Naturellement, lorsque la bulle a explosé… il en a été de même pour le budget de l’état de Californie. Tout à coup, les revenus fiscaux se sont effondrés… tandis que les dépenses grimpaient. C’était parfaitement prévisible pour une personne d’intelligence normale ; néanmoins, cela a semblé prendre les législateurs par surprise. Durant des mois et des mois, le gouvernement a prévenu qu’il allait se trouver à court d’argent. Là aussi, la Californie ouvre la voie. Non seulement ses citoyens font faillite — son gouvernement aussi. Au début de cette année, le gouvernement se trouvait confronté à un déficit de 42 milliards de dollars, qui l’a contraint à payer ses employés en reconnaissances de dettes.

Contrairement au gouvernement fédéral, la Californie ne peut imprimer d’argent.
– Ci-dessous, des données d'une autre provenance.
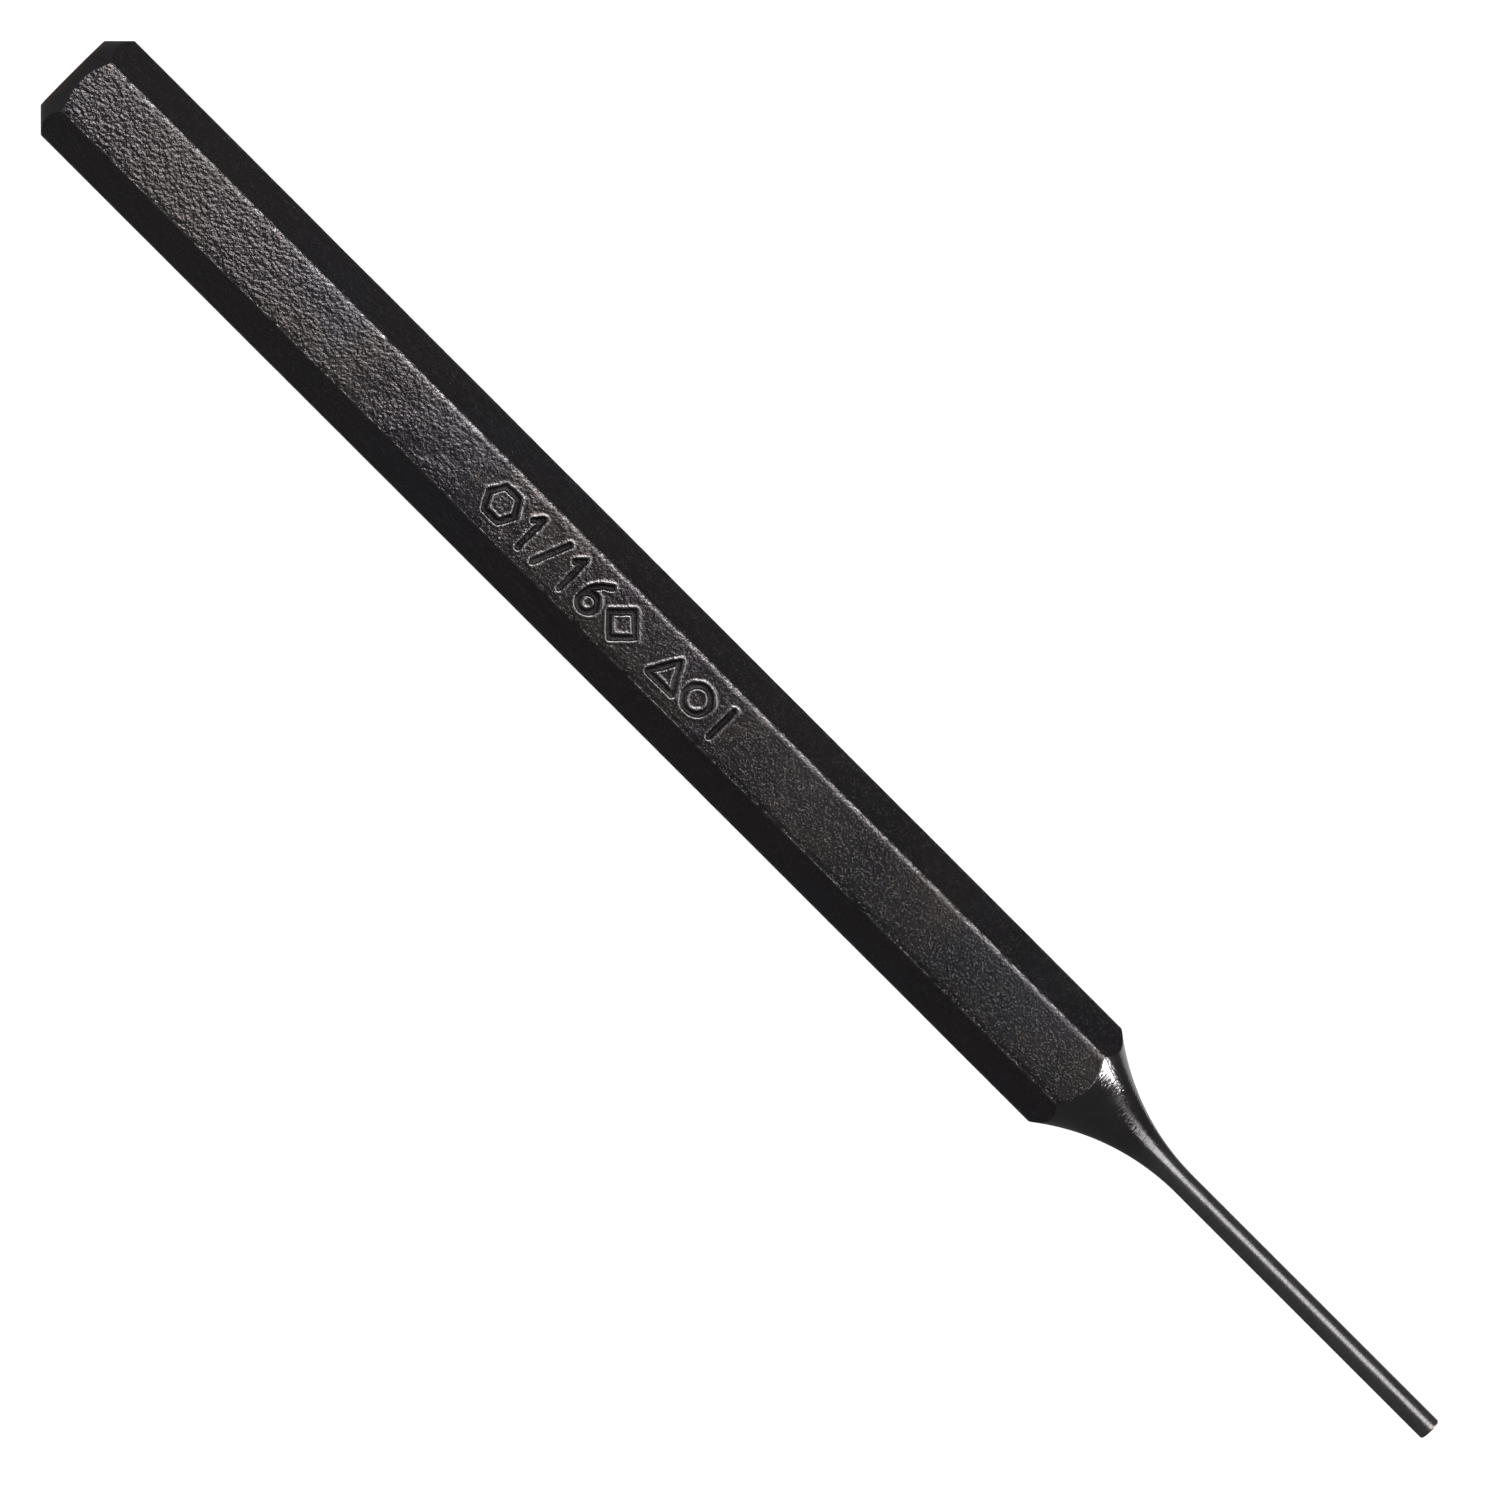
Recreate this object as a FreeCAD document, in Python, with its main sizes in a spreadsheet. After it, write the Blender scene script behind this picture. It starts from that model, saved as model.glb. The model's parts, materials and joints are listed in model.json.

Mais entre émettre des reconnaissances de dettes pour ses employés et émettre des dollars pour ses prêteurs étrangers, il n’y a pas grande différence. Qu’ils portent l’emblème de l’état de Californie ou celui des Etats-Unis d’Amérique, ces morceaux de papier finiront par ne valoir que ce que les gens sont prêts à donner pour eux… et pas un sou de plus.

La Culture de Bulle semble désormais clinquante, démodée et ruinée. Mais les Californiens continuent de rêver. Lorsque la broussaille se sera finalement consumée, peut-être rêveront-ils à quelque chose de nouveau.